The Art of Being Busy
As someone who works for myself, I've discovered the value in keeping busy. No one wants to be so busy they are overwhelmed and stressed out, but to be busy with manageable tasks is an essential part of life. I would love to read more into the studies on the effects of being busy vs. idleness. It seems my overall happiness is directly related to how busy I am. My day is made up of goals to reach and checkpoints for when those goals should be done. If there are no goals, my day seems pretty pointless. The hard part is finding the balance between hair-pulling stress and a full day of meaningful work. When my day is in perfect harmony between working and short break intervals, I am a smooth running machine.
Where's the spinny site?
After a few years of rotating website fun, I thought it was time to retire the design.
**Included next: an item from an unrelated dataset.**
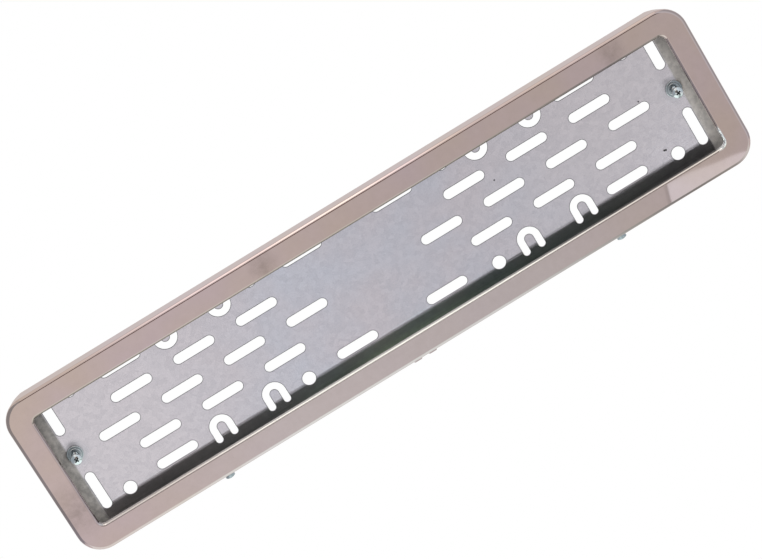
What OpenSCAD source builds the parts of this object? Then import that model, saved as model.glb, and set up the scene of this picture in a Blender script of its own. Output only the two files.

We had a good run and I appreciate all the love/hate feedback I received. The world of web design has changed quite a bit for me lately and I'm excited to start a new chapter. I was a big advocate for Flash when I started building websites and now I finally feel it's time we see other people. It's not that I don't still like the work I produced in Flash, but I'm seeing greater potential in working with other mediums. This website is my first exploration in building a fully interactive experience coded with some plain old HTML, CSS, and TLC. I have to admit I'm enjoying the new challenges and learning to be innovative with a different set of tools. For anyone who would like to visit the old website, it is still online for your viewing pleasure.